## WORK REQUIRED
Quote precisely the run of lines opening with the line containing "bpy.context.scene.collection.objects.link(empty)" and closing with the line containing "obj.data.transform(world)", and nothing else.

---- PROVIDED MATERIAL

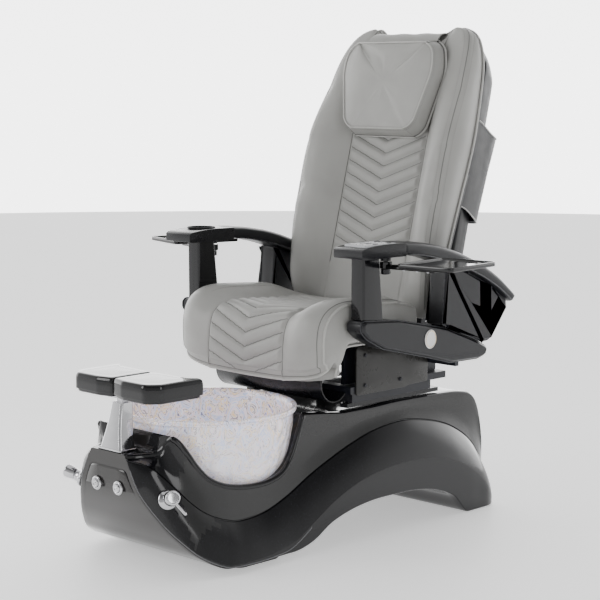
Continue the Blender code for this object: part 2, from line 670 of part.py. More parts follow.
def make_arm(name, side):
    body = f"arm_{name}"
    BODIES[body] = make_body(body, (side * ARM_X, ARM_HINGE_Y, ARM_HINGE_Z))
    inner_x, outer_x = 0.307, 0.356
    foot = [(-0.052, 0.6445), (0.028, 0.6385)]
    crown = [(-0.054, 0.8130), (0.010, 0.8130)]
    post = loft(
        [
            [(inner_x, *front), (outer_x, *front), (outer_x, *rear), (inner_x, *rear)]
            for front, rear in (foot, crown)
        ]
    )
    add(f"arm_post_{name}", mirrored(bevelled(post, 0.004, 2), side), "satin_black", body)

    head = [(-0.102, 0.8140), (-0.102, 0.8400), (-0.060, 0.8450), (0.074, 0.8490), (0.074, 0.8140)]
    head_solid = bevelled(prism(head, 0.291, 0.396), 0.005, 2)
    if name == "right":
        cup = rod((0.344, -0.010, 0.8210), (0.344, -0.010, 0.90), 0.0370, 28)
        head_solid = combined(head_solid, ("DIFFERENCE", cup))
    else:
        recess = block((0.302, -0.078, 0.8428), (0.386, 0.048, 0.90))
        head_solid = combined(head_solid, ("DIFFERENCE", recess))
    add(f"arm_head_{name}", mirrored(head_solid, side), "satin_black", body)

    upper = [
        (0.0745, 0.8500), (0.150, 0.8440), (0.259, 0.8240), (0.380, 0.7830), (0.487, 0.7290),
        (0.578, 0.6600),
    ]
    lower = [
        (0.560, 0.6420), (0.470, 0.7000), (0.365, 0.7480), (0.250, 0.7860), (0.150, 0.8080),
        (0.0745, 0.8160),
    ]
    pad = bevelled(prism(upper + lower, 0.296, 0.392), 0.010, 2)
    add(f"arm_pad_{name}", mirrored(pad, side), "black_leather", body)

    outline = [
        (0.282, 0.7740), (0.365, 0.7455), (0.470, 0.6975), (0.551, 0.6450), (0.462, 0.5420),
        (0.430, 0.5395), (0.282, 0.5955), (0.262, 0.6030),
    ]
    panel = mirrored(bevelled(prism(outline, 0.314, 0.380), 0.005, 1), side)
    add(f"arm_panel_{name}", panel, "black_leather", body)


def make_control_panel():
    outline = [(0.3025, -0.0775), (0.3855, -0.0775), (0.3855, 0.0475), (0.3025, 0.0475)]
    panel = bevelled(prism(rounded(outline, 0.006, 2), 0.8432, 0.8505, "Z"), 0.001, 1, 60)
    add("control_panel", panel, "keypad", "arm_left")


def make_cup_holder():
    cup = [
        (0.0320, 0.8232), (0.0366, 0.8232), (0.0366, 0.8510), (0.0415, 0.8510), (0.0415, 0.8525),
        (0.0330, 0.8525), (0.0320, 0.8500),
    ]
    ring = turned(cup, 28, closed=True, centre=(-ARM_X, -0.010, 0))
    add("cup_holder", ring, "dark_rubber", "arm_right")


def make_tray(name, side):
    body = f"tray_{name}"
    pivot = Vector((side * TRAY_PIVOT_X, TRAY_PIVOT_Y, 0))
    BODIES[body] = make_body(body, pivot)
    pin = [
        (0, 0.7640), (0.0120, 0.7640), (0.0140, 0.7660), (0.0140, 0.7780), (0.0060, 0.7790),
        (0.0060, 0.8010), (0.0150, 0.8010), (0.0150, 0.8136), (0, 0.8136),
    ]
    add(f"tray_pivot_{name}", turned(pin, 20, centre=pivot), "satin_black", f"arm_{name}")

    top = TRAY_TOP_Z
    x0, y0 = 0.092, -0.078
    x1, y1 = x0 + TRAY_WIDTH, y0 + TRAY_LENGTH
    plan = rounded([(x0, y0), (x1, y0), (x1, y1), (x0, y1)], 0.010, 2)
    plate = prism(plan, top - 0.0130, top, "Z")
    rim = 0.005
    well = block((x0 + rim, y0 + rim, top - 0.0040), (x1 - rim, y1 - rim, top + 0.02))
    bar = block((0.0, -0.016, top - 0.0250), (x0 + 0.080, 0.016, top - 0.0125))
    eye = rod((0, 0, top - 0.0250), (0, 0, top - 0.0060), 0.0180, 20)
    hole = rod((0, 0, top - 0.05), (0, 0, top + 0.02), 0.0064, 20)
    steps = (("DIFFERENCE", well), ("UNION", bar), ("UNION", eye), ("DIFFERENCE", hole))
    turn = Matrix.Translation(pivot) @ Matrix.Rotation(TRAY_TURN[name], 4, "Z")
    tray = moved(mirrored(combined(plate, *steps), side), turn)
    add(f"tray_{name}", tray, "satin_black", body)


# ---- back, in its own upright frame: origin on the recline axis ----------------------
BACK_PAD_SECTIONS = [
    # z along the back, half width, front y at the centre, front y at the bolster, rear y
    (0.075, 0.262, -0.104, -0.116, -0.062),
    (0.100, 0.274, -0.110, -0.138, -0.058),
    (0.200, 0.280, -0.111, -0.160, -0.054),
    (0.380, 0.286, -0.112, -0.172, -0.050),
    (0.580, 0.284, -0.113, -0.168, -0.046),
    (0.740, 0.268, -0.112, -0.146, -0.042),
    (0.840, 0.248, -0.106, -0.122, -0.040),
    (0.905, 0.222, -0.094, -0.098, -0.042),
    (0.928, 0.190, -0.078, -0.078, -0.052),
]


def make_back_pad():
    sections = []
    for z, half, centre, bolster, rear in BACK_PAD_SECTIONS:
        side = bolster + (rear - bolster) * 0.45
        right = [
            (0, centre), (half * 0.54, centre), (half * 0.70, centre + (bolster - centre) * 0.6),
            (half * 0.84, bolster), (half * 0.95, bolster + (side - bolster) * 0.45), (half, side),
            (half * 0.985, rear - (rear - side) * 0.2), (half * 0.93, rear), (half * 0.5, rear),
            (0, rear),
        ]
        left = [(-x, y) for x, y in reversed(right[1:-1])]
        sections.append([(x, y, z) for x, y in right + left])
    add("back_pad", loft(sections), "grey_leather", "back", placed=True, smooth=60)


def make_back_shell():
    """A tray-shaped rear cover, open towards the pad, with rounded top corners."""

    def plan(half, low, high, radius):
        return rounded([(-half, low), (half, low), (half, high), (-half, high)], radius, 4)

    outer = [
        (0.234, 0.105, 0.900, -0.0375), (0.236, 0.100, 0.892, -0.008), (0.230, 0.108, 0.862, 0.034),
        (0.212, 0.125, 0.812, 0.062),
    ]
    inner = [
        (0.206, 0.133, 0.804, 0.056), (0.224, 0.116, 0.854, 0.030), (0.230, 0.107, 0.886, -0.008),
        (0.228, 0.112, 0.894, -0.0375),
    ]
    sections = [[(x, y, z) for x, z in plan(h, lo, hi, 0.070)] for h, lo, hi, y in outer + inner]
    bm = bmesh.new()
    rows = [[bm.verts.new(p) for p in section] for section in sections]
    count = len(rows[0])
    for a, b in zip(rows, rows[1:]):
        if a is rows[len(outer) - 1]:
            continue
        for i in range(count):
            bm.faces.new((a[i], a[(i + 1) % count], b[(i + 1) % count], b[i]))
    bm.faces.new(rows[len(outer) - 1])
    bm.faces.new(rows[len(outer)])
    for i in range(count):
        j = (i + 1) % count
        bm.faces.new((rows[-1][i], rows[-1][j], rows[0][j], rows[0][i]))
    leg_slots = [
        ("DIFFERENCE", mirrored(block((0.158, -0.060, 0.080), (0.193, -0.011, 0.200)), side))
        for _, side in SIDES
    ]
    add("back_shell", combined(bm, *leg_slots), "satin_black", "back", placed=True)


def make_back_frame():
    outer = [(-0.188, -0.020), (-0.188, 0.820), (0.188, 0.820), (0.188, -0.020)]
    frame = prism(outer, -0.034, -0.016, "Y")
    window = block((-0.163, -0.05, 0.160), (0.163, 0.0, 0.795))
    foot_gap = block((-0.163, -0.05, -0.05), (0.163, 0.0, 0.122))
    tools = [("DIFFERENCE", window), ("DIFFERENCE", foot_gap)]
    for _, side in SIDES:
        eye = rounded([(-0.034, -0.022), (0.022, -0.022), (0.022, 0.060), (-0.034, 0.060)], 0.012, 3)
        tools.append(("UNION", mirrored(prism(eye, 0.170, 0.188), side)))
    tools.append(("DIFFERENCE", rod((-0.25, 0, 0), (0.25, 0, 0), 0.0124, 20)))
    add("back_frame", combined(frame, *tools), "painted_steel", "back", placed=True)


def make_pillow():
    sections = []
    rows = ((-0.1150, 0.86), (-0.1320, 0.98), (-0.1560, 1.0), (-0.1740, 0.95), (-0.1820, 0.84))
    corners = [
        (-0.122, 0.588), (0.122, 0.588), (0.166, 0.800), (0.140, 0.882), (-0.140, 0.882),
        (-0.166, 0.800),
    ]
    outline = rounded(corners, 0.045, 3)
    mid = 0.735
    for y, k in rows:
        sections.append([(x * k, y - GAP, mid + (z - mid) * k) for x, z in outline])
    add("pillow", loft(sections), "grey_leather", "back", placed=True, smooth=60)


def make_pillow_strap():
    """A flap from the pillow's top edge over the top of the back pad and down its rear."""
    half, thick = 0.120, 0.004
    outside = [
        (-0.126, 0.8870), (-0.122, 0.9060), (-0.104, 0.928), (-0.080, 0.940), (-0.052, 0.938),
        (-0.034, 0.922),
    ]
    inside = [(y + thick * 0.8, z - thick) for y, z in reversed(outside)]
    strap = loft([[(x, y, z) for y, z in outside + inside] for x in (-half, half)])
    add("pillow_strap", strap, "grey_leather", "back", placed=True)


def make_rear_pocket():
    """A gaping pouch: two side gussets and a leaning rear panel, open at the top and front."""

    def ring(half, front, rear, z):
        return [(-half, front, z), (half, front, z), (half, rear, z), (-half, rear, z)]

    outer = loft([ring(0.226, 0.0625, 0.0860, 0.395), ring(0.232, 0.0625, 0.1080, 0.640)])
    inner = loft([ring(0.222, 0.0560, 0.0815, 0.402), ring(0.2285, 0.0560, 0.1060, 0.660)])
    pouch = combined(outer, ("DIFFERENCE", inner))
    add("rear_pocket", pouch, "black_leather", "back", placed=True)


def make_massage_unit():
    start, roller_y = 0.300, -0.026
    track = block((-0.011, -0.0156, 0.145), (0.011, 0.0076, 0.805), 0.001, 1)
    add("massage_track", track, "bright_steel", "back", placed=True)
    local = Matrix.LocRotScale(BODIES["back"].location, BODIES["back"].rotation_euler, None)
    carriage_point = local @ Vector((0, 0, start))
    BODIES["massage_carriage"] = make_body("massage_carriage", carriage_point, -BACK_TILT)
    plate = block((-0.110, 0.008, -0.050), (0.110, 0.030, 0.050), 0.002, 1)
    tools = []
    for _, side in SIDES:
        arm = block((0.0500, -0.034, -0.012), (0.0600, 0.010, 0.012))
        tools.append(("UNION", mirrored(arm, side)))
        pin = rod((0.0590, roller_y, 0), (0.0950, roller_y, 0), 0.0060, 16)
        tools.append(("UNION", mirrored(pin, side)))
    carriage = combined(plate, *tools)
    add("massage_carriage", carriage, "painted_steel", "massage_carriage", placed=True)
    for name, side in SIDES:
        body = f"massage_roller_{name}"
        axis_point = local @ Vector((side * 0.080, roller_y, start))
        BODIES[body] = make_body(body, axis_point, -BACK_TILT)
        wheel = [
            (0.0064, -0.012), (0.0120, -0.014), (0.0140, -0.006), (0.0140, 0.006), (0.0120, 0.014),
            (0.0064, 0.012),
        ]
        roller = turned(wheel, 20, closed=True, axis=(1, 0, 0))
        add(body, roller, "dark_rubber", body, placed=True)


make_base_shell()
make_access_panel()
make_jet_controls()
make_toe_kick()
make_base_frame()
make_bowl()
make_drain()
make_valve()
make_hand_shower()
make_footrest()
make_rails()
make_carriage()
make_front_skirt()
make_side_covers()
make_seat_pan()
make_seat_cushion()
for side_name, side_sign in SIDES:
    make_arm_base(side_name, side_sign)
    make_arm(side_name, side_sign)
    make_tray(side_name, side_sign)
make_control_panel()
make_cup_holder()
make_back_pad()
make_back_shell()
make_back_frame()
make_pillow()
make_pillow_strap()
make_rear_pocket()
make_massage_unit()
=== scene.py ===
"""Looks of the pedicure spa chair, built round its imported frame."""
import math

import bmesh
import bpy
from mathutils import Matrix, Vector, noise
from mathutils.bvhtree import BVHTree


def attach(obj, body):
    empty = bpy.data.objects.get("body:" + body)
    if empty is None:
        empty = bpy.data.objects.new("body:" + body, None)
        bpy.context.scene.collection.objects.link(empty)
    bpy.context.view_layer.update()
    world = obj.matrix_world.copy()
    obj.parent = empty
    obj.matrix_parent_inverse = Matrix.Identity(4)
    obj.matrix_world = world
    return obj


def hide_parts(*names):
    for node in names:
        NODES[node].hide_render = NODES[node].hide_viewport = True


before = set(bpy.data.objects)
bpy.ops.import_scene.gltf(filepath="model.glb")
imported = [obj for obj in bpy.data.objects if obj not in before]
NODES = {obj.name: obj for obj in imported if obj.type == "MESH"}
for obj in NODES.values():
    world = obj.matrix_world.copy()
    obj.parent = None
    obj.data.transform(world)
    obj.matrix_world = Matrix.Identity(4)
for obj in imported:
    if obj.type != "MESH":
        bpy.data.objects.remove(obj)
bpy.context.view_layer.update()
SIDES = (("left", 1.0), ("right", -1.0))
BACK = Matrix.Translation((0, 0.400, 0.520)) @ Matrix.Rotation(-math.radians(14.5), 4, "X")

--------

## EXERCISE OUTPUT
        bpy.context.scene.collection.objects.link(empty)
    bpy.context.view_layer.update()
    world = obj.matrix_world.copy()
    obj.parent = empty
    obj.matrix_parent_inverse = Matrix.Identity(4)
    obj.matrix_world = world
    return obj


def hide_parts(*names):
    for node in names:
        NODES[node].hide_render = NODES[node].hide_viewport = True


before = set(bpy.data.objects)
bpy.ops.import_scene.gltf(filepath="model.glb")
imported = [obj for obj in bpy.data.objects if obj not in before]
NODES = {obj.name: obj for obj in imported if obj.type == "MESH"}
for obj in NODES.values():
    world = obj.matrix_world.copy()
    obj.parent = None
    obj.data.transform(world)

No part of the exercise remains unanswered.